Only relatively few drawings by Isaac Oliver are known today, some of which are signed, although none are dated. A number of his drawings, including the present sheet, display the influence of the Italian Mannerist artist Parmigianino, whose work he is likely have seen on his visit to Venice in 1596, and whose paintings he is known to have copied. Indeed, Oliver may be regarded as one of the first artists working in Britain to have had a close awareness and appreciation of Continental models, not only from his travels but also in the form of paintings and prints by Italian, French and Netherlandish artists. His drawings are, nevertheless, always original compositions and not copies, unlike much of the work of his son and pupil Peter Oliver, who was likewise a miniaturist and draughtsman.

Provenance

General James Dormer, Rousham House, Rousham, nr. Bicester, Oxfordshire by c.1720
By descent to Thomas Cottrell-Dormer, Rousham House, Rousham, Oxfordshire
His sale, London, Sotheby’s, 24 November 1977, lot 34
Anonymous sale, London, Sotheby’s, 4 July 2007, lot 10
Herbert Kasper, New York.

Literature

The Burlington Magazine, November 1977, p.lxiii [advertisement]; Jill Finsten, Isaac Oliver: Art at the Courts of Elizabeth I and James I, Ph.D thesis, Harvard University, 1979 [pub.
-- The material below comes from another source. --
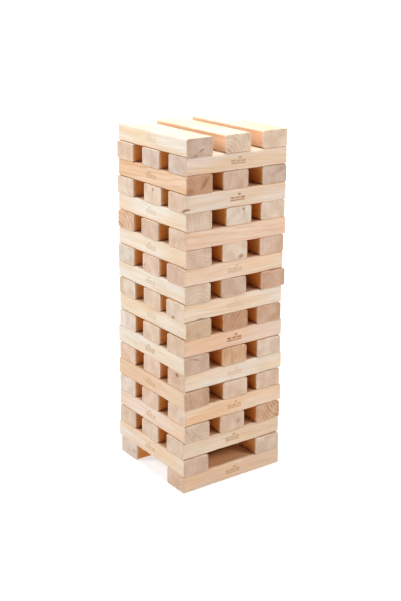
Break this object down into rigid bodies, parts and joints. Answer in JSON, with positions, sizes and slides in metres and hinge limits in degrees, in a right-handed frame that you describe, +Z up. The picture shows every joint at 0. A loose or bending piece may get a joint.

New York and London, 1981], Vol.I, p.155, Vol.II, pp.234-235, no.194, fig.170 (where dated c.1605-1610); Jordan Bear et al, Mannerism and Modernism: The Kasper Collection of Drawings and Photographs, exhibition catalogue, New York, 2011, pp.118-119, no.43 (entry by Justine Pokoik), and with a detail illustrated as a frontispiece.

Exhibition

New York, The Morgan Library & Museum, Mannerism and Modernism: The Kasper Collection of Drawings and Photographs, 2011, no.43.